**Task instructions**
Look below for the line containing "add_yoke(pink)" and the line containing "bpy.data.objects.remove(obj)"; repeat exactly those two lines and all lines between them, and nothing else.

**Dataset section**
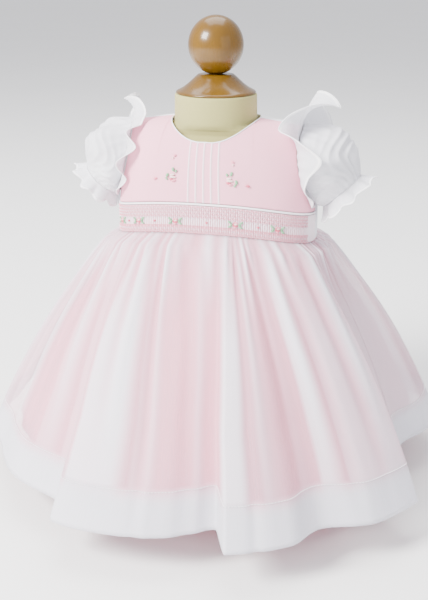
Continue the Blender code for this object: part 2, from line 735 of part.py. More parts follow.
def add_turned(name, outline, steps, material):
    # A turned piece: its outline runs from the top of the axis down the outside to the bottom.
    mesh = bpy.data.meshes.new(name)
    points = [(r * MM, 0.0, z * MM) for r, z in outline]
    mesh.from_pydata(points, [(i, i + 1) for i in range(len(points) - 1)], [])
    item = add_object(name, mesh, material)
    screw = item.modifiers.new("turned", "SCREW")
    screw.axis = "Z"
    screw.angle = 2.0 * math.pi
    screw.steps = steps
    screw.render_steps = steps
    screw.use_merge_vertices = True
    screw.merge_threshold = 0.00005
    screw.use_smooth_shade = True
    return item


def add_torso(material):
    turn = np.linspace(0.0, 2.0 * math.pi, 24, endpoint=False)
    mesh = bpy.data.meshes.new("form_torso")
    points = []
    faces = []
    for height, half_width, half_depth in TORSO_RINGS:
        for angle in turn:
            x = half_width * math.sin(angle)
            y = -half_depth * math.cos(angle)
            points.append((x * MM, y * MM, height * MM))
    count = len(turn)
    for r in range(len(TORSO_RINGS) - 1):
        for c in range(count):
            d = (c + 1) % count
            faces.append((r * count + c, r * count + d, (r + 1) * count + d, (r + 1) * count + c))
    faces.append(tuple(range(count))[::-1])
    faces.append(tuple((len(TORSO_RINGS) - 1) * count + c for c in range(count)))
    mesh.from_pydata(points, [], faces)
    mesh.update()
    mesh.shade_smooth()
    mesh.set_sharp_from_angle(angle=math.radians(50.0))
    return add_object("form_torso", mesh, material)


def ball_outline():
    radius = (BALL_TOP - 416.3 + 0.9) / 2.0
    middle = BALL_TOP - radius
    lowest = math.asin((416.3 - middle) / radius)
    angles = np.linspace(math.pi / 2.0, lowest, 12)
    outline = [(27.2 / radius * radius * math.cos(a), middle + radius * math.sin(a)) for a in angles]
    outline[0] = (0.0, BALL_TOP)
    outline.append((0.0, 416.3))
    return outline


def build():
    clear_scene()
    cream = make_material("cream cover cloth", CREAM, 0.9)
    honey = make_material("varnished honey wood", HONEY, 0.25)
    enamel = make_material("white enamel", (0.8, 0.8, 0.8, 1.0), 0.4)
    pink = make_material("pink batiste", PINK, 0.8)
    rose = make_material("deep pink lining", (0.93, 0.55, 0.64, 1.0), 0.8)
    smocking = make_material("smocked cloth", (0.93, 0.72, 0.77, 1.0), 0.85)
    white = make_material("white organdie", WHITE, 0.7)
    pearl = make_material("pearl button", (0.92, 0.9, 0.88, 1.0), 0.2)

    h = BASE_HEIGHT
    add_turned("form_base", ((0.0, h), (BASE_RADIUS - 3.0, h), (BASE_RADIUS, h - 3.0),
                             (BASE_RADIUS, 0.0), (0.0, 0.0)), 40, enamel)
    add_turned("form_post", ((0.0, TORSO_BOTTOM - SEAM), (POST_RADIUS, TORSO_BOTTOM - SEAM),
                             (POST_RADIUS, h + SEAM), (0.0, h + SEAM)), 24, enamel)
    add_torso(cream)
    cap = NECK_TOP + SEAM
    add_turned("neck_cap", ((0.0, 416.0), (17.0, 416.0), (20.0, 413.5), (26.0, 407.5), (33.0, 402.0),
                            (38.5, 399.6), (39.5, 398.4), (39.0, cap), (0.0, cap)), 32, honey)
    add_turned("neck_ball", ball_outline(), 24, honey)

    add_yoke(pink)
    add_piping(white)
    add_band(smocking)
    add_back("back_right", 1.0, white)
    add_back("back_left", -1.0, white)
    add_placket(white)
    for number, height in enumerate((340.0, 310.0, 278.0), start=1):
        add_button("button_%d" % number, height, pearl)
    side = math.degrees(SIDE_TURN)
    add_skirt("skirt_front", -side + 0.09, side - 0.09, white)
    add_skirt("skirt_back", side + 0.09, 360.0 - side - 0.09, white)
    add_underskirt(rose)
    for side_name in ("left", "right"):
        add_sleeve(side_name, white)
        add_cuff_frill(side_name, white)
        add_ruffle(side_name, white)


build()
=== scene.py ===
"""Smocked baby dress on a small dress form: cloth, stitching, wood and light around the frame.

Lengths in the tables and formulas are millimetres, meshes are metres. +Z is up and the front
of the dress looks towards -Y. A cloth piece is a grid of points worked out from the pattern's
formulas, rows from its upper edge to its lower one, columns round the body.
"""
import logging
import math
from dataclasses import dataclass
from enum import Enum

import bpy
import numpy as np
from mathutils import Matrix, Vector


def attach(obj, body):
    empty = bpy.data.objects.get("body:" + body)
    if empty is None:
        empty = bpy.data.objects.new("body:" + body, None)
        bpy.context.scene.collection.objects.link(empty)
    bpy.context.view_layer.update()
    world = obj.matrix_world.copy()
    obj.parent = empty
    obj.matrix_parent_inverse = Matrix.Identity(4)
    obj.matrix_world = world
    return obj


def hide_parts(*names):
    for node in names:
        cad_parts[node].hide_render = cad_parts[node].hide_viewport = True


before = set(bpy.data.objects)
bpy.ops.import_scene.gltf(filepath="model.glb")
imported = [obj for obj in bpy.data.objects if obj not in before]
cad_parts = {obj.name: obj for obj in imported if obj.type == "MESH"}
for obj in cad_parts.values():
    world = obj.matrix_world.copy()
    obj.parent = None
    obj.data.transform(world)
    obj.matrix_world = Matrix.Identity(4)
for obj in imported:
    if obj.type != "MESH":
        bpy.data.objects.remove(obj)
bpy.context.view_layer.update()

MM = 0.001
TURN = 2.0 * math.pi
Array = np.ndarray
Colour = tuple[float, float, float]
log = logging.getLogger("smocked_dress")


class Side(Enum):
    """Left or right as seen from the front, with its sign along X."""

    LEFT = -1.0
    RIGHT = 1.0

    @property
    def word(self) -> str:
        """The side's name in node names."""
        return self.name.lower()


# curves and tables


def signed_power(value: Array, power: float) -> Array:
    """Raise the size of each value to a power and keep its sign."""
    return np.sign(value) * np.abs(value) ** power


def smooth(value: Array, low: float, high: float) -> Array:
    """Ease from 0 at low to 1 at high, as 3x^2 - 2x^3."""
    share = np.clip((value - low) / (high - low), 0.0, 1.0)
    return share * share * (3.0 - 2.0 * share)


def bump(apart: Array, half_width: float) -> Array:
    """A rounded ridge: e to the minus square of the distance over its half width."""
    return np.exp(-((apart / half_width) ** 2))


def wrapped(angle: Array) -> Array:
    """Bring an angle in radians into the half open turn round zero."""
    return (angle + math.pi) % TURN - math.pi


def around(at: Array, table: tuple[tuple[float, ...], ...], column: int) -> Array:
    """Read one column of a table of angles as a smooth periodic curve.

    Between two rows it is the cubic that leaves each row at the harmonic mean of the slopes
    beside it, so the curve never swings past a row. An azimuth column grows by a full turn
    with each turn of its argument.

    Args:
        at: angles in degrees.
        table: rows that start with their angle in degrees.
        column: which column to read.

    Returns:
        The column's value at each angle.
    """
    rows = np.array(table, dtype=float)
    turning = 360.0 if column == 2 and rows[0, 0] == rows[0, 2] else 0.0
    x = np.concatenate((rows[:, 0] - 360.0, rows[:, 0], rows[:, 0] + 360.0))
    y = np.concatenate((rows[:, column] - turning, rows[:, column], rows[:, column] + turning))
    step = np.diff(x)
    slope = np.diff(y) / step
    product = slope[:-1] * slope[1:]
    mean = np.where(product > 0.0, 2.0 * product / (slope[:-1] + slope[1:] + 1e-12), 0.0)
    tangent = np.concatenate(([slope[0]], mean, [slope[-1]]))
    at = np.asarray(at, dtype=float)
    i = np.clip(np.searchsorted(x, at) - 1, 0, len(x) - 2)
    u = (at - x[i]) / step[i]
    rise = u * u * (3.0 - 2.0 * u)
    leave = u * (1.0 - u) ** 2 * step[i] * tangent[i]
    arrive = u * u * (u - 1.0) * step[i] * tangent[i + 1]
    return y[i] * (1.0 - rise) + y[i + 1] * rise + leave + arrive


def spread_keys(keys: Array, steps: int) -> Array:
    """Put a number of even steps between each pair of neighbouring key values."""
    at = np.linspace(0.0, len(keys) - 1.0, (len(keys) - 1) * steps + 1)
    return np.interp(at, np.arange(len(keys)), keys)


def even_columns(edge: Array, turns: Array, count: int) -> Array:
    """Pick turns that step evenly along an edge.

    Args:
        edge: points of the edge, one for each of turns.
        turns: a fine run of turns.
        count: how many turns to return.

    Returns:
        Turns whose points lie evenly along the edge's length.
    """
    length = np.concatenate(([0.0], np.cumsum(np.linalg.norm(np.diff(edge, axis=0), axis=1))))
    return np.interp(np.linspace(0.0, length[-1], count), length, turns)


def unit(vectors: Array) -> Array:
    """Scale each vector to length 1."""
    return vectors / np.maximum(np.linalg.norm(vectors, axis=-1, keepdims=True), 1e-9)


def grid_normals(points: Array, closed: bool) -> Array:
    """Unit normals of a grid: the step down the rows crossed with the step along them."""
    down = np.gradient(points, axis=0)
    if closed:
        across = np.roll(points, -1, axis=1) - np.roll(points, 1, axis=1)
    else:
        across = np.gradient(points, axis=1)
    return unit(np.cross(down, across))


# meshes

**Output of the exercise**
    add_yoke(pink)
    add_piping(white)
    add_band(smocking)
    add_back("back_right", 1.0, white)
    add_back("back_left", -1.0, white)
    add_placket(white)
    for number, height in enumerate((340.0, 310.0, 278.0), start=1):
        add_button("button_%d" % number, height, pearl)
    side = math.degrees(SIDE_TURN)
    add_skirt("skirt_front", -side + 0.09, side - 0.09, white)
    add_skirt("skirt_back", side + 0.09, 360.0 - side - 0.09, white)
    add_underskirt(rose)
    for side_name in ("left", "right"):
        add_sleeve(side_name, white)
        add_cuff_frill(side_name, white)
        add_ruffle(side_name, white)


build()
=== scene.py ===
"""Smocked baby dress on a small dress form: cloth, stitching, wood and light around the frame.

Lengths in the tables and formulas are millimetres, meshes are metres. +Z is up and the front
of the dress looks towards -Y. A cloth piece is a grid of points worked out from the pattern's
formulas, rows from its upper edge to its lower one, columns round the body.
"""
import logging
import math
from dataclasses import dataclass
from enum import Enum

import bpy
import numpy as np
from mathutils import Matrix, Vector


def attach(obj, body):
    empty = bpy.data.objects.get("body:" + body)
    if empty is None:
        empty = bpy.data.objects.new("body:" + body, None)
        bpy.context.scene.collection.objects.link(empty)
    bpy.context.view_layer.update()
    world = obj.matrix_world.copy()
    obj.parent = empty
    obj.matrix_parent_inverse = Matrix.Identity(4)
    obj.matrix_world = world
    return obj


def hide_parts(*names):
    for node in names:
        cad_parts[node].hide_render = cad_parts[node].hide_viewport = True


before = set(bpy.data.objects)
bpy.ops.import_scene.gltf(filepath="model.glb")
imported = [obj for obj in bpy.data.objects if obj not in before]
cad_parts = {obj.name: obj for obj in imported if obj.type == "MESH"}
for obj in cad_parts.values():
    world = obj.matrix_world.copy()
    obj.parent = None
    obj.data.transform(world)
    obj.matrix_world = Matrix.Identity(4)
for obj in imported:
    if obj.type != "MESH":
        bpy.data.objects.remove(obj)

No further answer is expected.